The Supreme Court of Virginia properly has given the “vileness” clause a limiting construction to ensure that the jury’s discretion in recommending capital punishment is channeled by appropriate standards. See Godfrey v. Georgia, 446 U. S. 420 (1980). Sentence of death may be imposed on the basis of this aggravating factor only if the State makes a two-pronged showing. First, the State must prove beyond a reasonable doubt that the defendant’s conduct was “ ‘outrageously or wantonly vile, horrible or inhuman.’” Turner v. Commonwealth, 221 Va., at 526, 273 S. E. 2d, at 44-45. Second, the State must prove beyond a reasonable doubt “torture of the victim, an aggravated battery of the victim, or the perpetrator’s depravity of mind.” Id., at 526, 273 S. E. 2d, at 45.
The Court’s opinion purports to reaffirm Ristaino v. Ross, ante, at 35, n. 7, and would distinguish all three of the above-cited decisions on the ground that none of them was a capital ease.
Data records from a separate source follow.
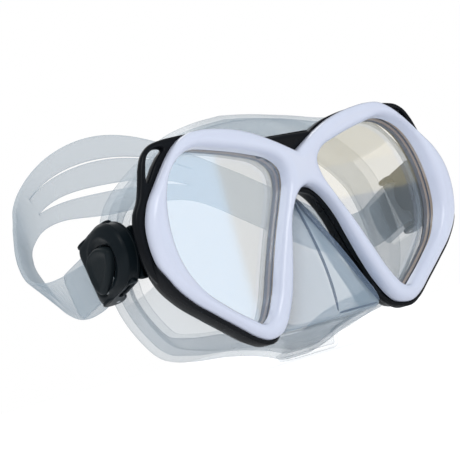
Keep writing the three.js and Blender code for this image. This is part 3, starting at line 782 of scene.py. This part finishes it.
def build_lens_edges():
    """The amber edge of each lens's coating, seen through the glass in its seat."""
    width, seat = LENS_OVERLAP + 0.22, FACE_BACK + 0.02
    path = [(width, FRAME_FRONT + 0.1), (width, seat), (0.3, seat), (0.3, seat - 0.08),
            (width - 0.14, seat - 0.08), (width - 0.14, FRAME_FRONT + 0.1)]
    right = hoop(np.array([section(p, n, path) for p, n in zip(opening, normals(opening))]))
    for side, part in zip(SIDES, (right, flipped(*right))):
        piece(f"lens_edge_{side}", part, "amber", "mask", (), 30)


def rounded_box(a0, a1, b0, b1, radius, steps=6):
    """A rectangle with round corners as a loop."""
    points = []
    corners = [(a1 - radius, b1 - radius, 0), (a0 + radius, b1 - radius, 90),
               (a0 + radius, b0 + radius, 180), (a1 - radius, b0 + radius, 270)]
    for a, b, start in corners:
        for k in range(steps + 1):
            angle = math.radians(start + 90 * k / steps)
            points.append((a + radius * math.cos(angle), b + radius * math.sin(angle)))
    loop = np.array(points)
    return resample(loop, 1.0)


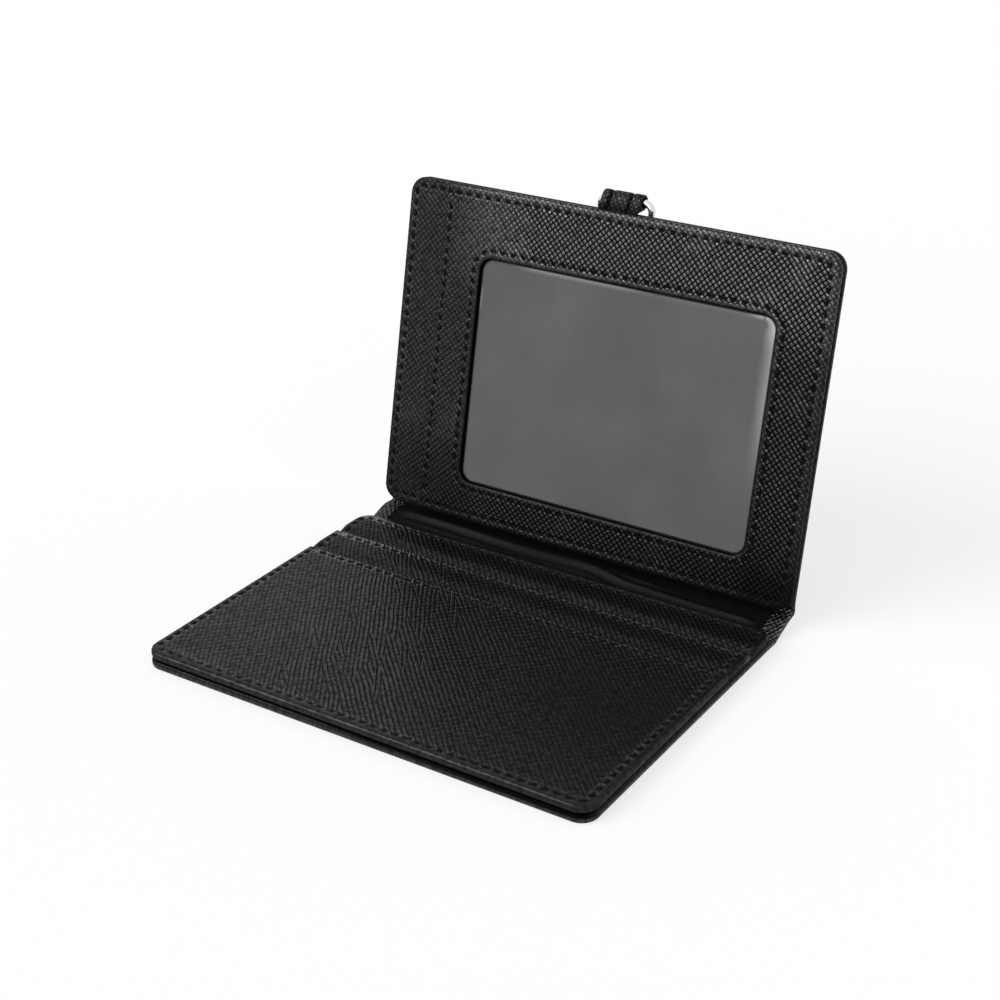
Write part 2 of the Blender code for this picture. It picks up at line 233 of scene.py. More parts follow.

The decision today cannot be reconciled with the reasoning of Ristaino and Rosales-Lopez in which we expressly held that the Constitution does not require voir dire questioning on racial bias unless the defendant proves additional circumstances beyond the fact that the case involves an interracial crime. Moreover, those two cases rejected any constitutional presumption that jurors are racially biased.